-2

I'm writing a script to get info from Baseball Reference web pages. The first time i wrote the code it worked fine and all the dates stored as factors were correctly parse to dates with the as.Date() function. Nevertheless, the a day later I ran the same script and I'm getting "NA"s in some of the dates of a variable and others are been converted well. There is another factor variable where all of them are returned as "NA"s.

I've goggled about it but I could only found issues about "NA"s because of missing days on the value (only month and year).

I've tried also to change the sys.setlocale from Portugal to US (LC_ALL","English") but I get the same result.

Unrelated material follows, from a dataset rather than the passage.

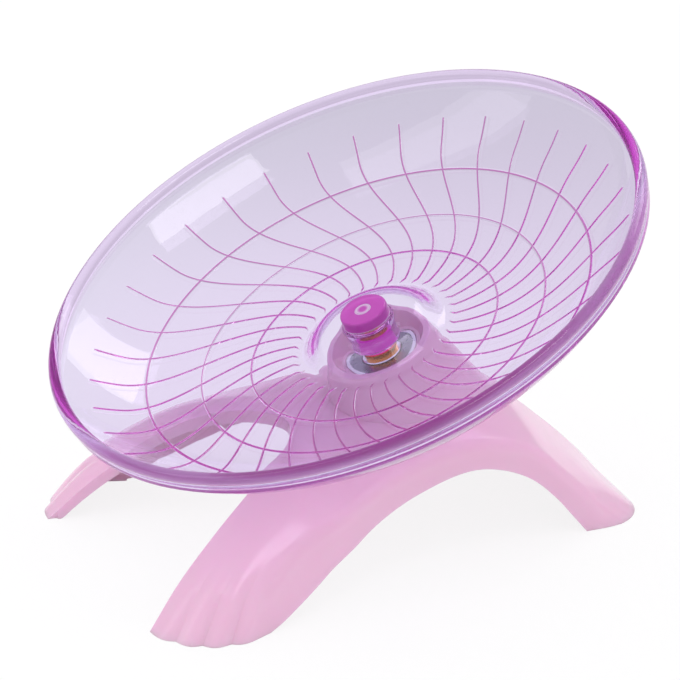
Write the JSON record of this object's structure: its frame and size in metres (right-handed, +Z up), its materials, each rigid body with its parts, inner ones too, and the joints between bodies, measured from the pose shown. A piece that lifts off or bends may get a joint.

Th script I used is. Do you have any hint of what's missing?

Thanks.

library(XML)
Sys.setlocale("LC_ALL","English") # Used after first attempt


# Web page with players
url = "http://www.baseball-reference.com/bio/Venezuela_born.shtml"

# Create a List of the data-frames found in the Web Page, and define the type of colum data
url_Tables = readHTMLTable(url
                          ,stringAsFactors = FALSE
                          ,colClasses=c("integer","character",rep("integer",17)
                                        ,rep("numeric", 4),"factor","factor"
                                        , "character", "character")
                          )

# Assign First table of the Web Page to a Data.Frame
batting = url_Tables[[1]]

summary(batting)

# Change the type of some colunms 
batting$Birthdate = as.Date(batting$Birthdate, "%b %d, %Y")    # For this column some of the values are parsed OK and others not (NAs).
batting$Debut = as.Date(batting$Debut, "%b %d, %Y")     # For this column all the values are converted as "NA"s
darh78
  • 162
  • 1
  • 11
  • 1
    Why are you representing `Date` objects as `factor`s in the first place? – nrussell May 13 '16 at 18:59
  • I can't reproduce your code. Please try adding the result of `dput(batting)` to your question. – Raphael K May 13 '16 at 19:22
  • I can reproduce the code, but not the error. All dates, `batting$Birthdate` and `batting$Debut` are fine on my system. There is no `NA` value. – RHertel May 13 '16 at 20:27
  • You didn't mention the OS. Maybe try `Sys.setlocale("LC_TIME", "en_US.UTF-8")` if you're working on Linux. Or `Sys.setlocale("LC_TIME","English")` on WIndows. The Syntax of `LC_ALL` can be system-specific. See `?Sys.setlocale` for more information. – RHertel May 14 '16 at 00:17
  • Thanks @nrussell for your comments. Indeed I passed the "stringAsFactors = FALSE" argument but it yet considered some variables as factors. – darh78 May 14 '16 at 09:24
  • 1
    Hey @RHertel, thanks for the tip. Indeed the lubridate function "mdy" worked, but I experienced again the same problem when I opened again the script other day. It's now fixed if I run the Sys.setlocale("LC_Time", "English"). My OS is Windows 7 – darh78 May 14 '16 at 17:35

1 Answers1

0

try to install and use package lubridate, very useful for all date times operations:

library(lubridate)
mdy(batting$Debut)
Eric Lecoutre
  • 1,461
  • 16
  • 25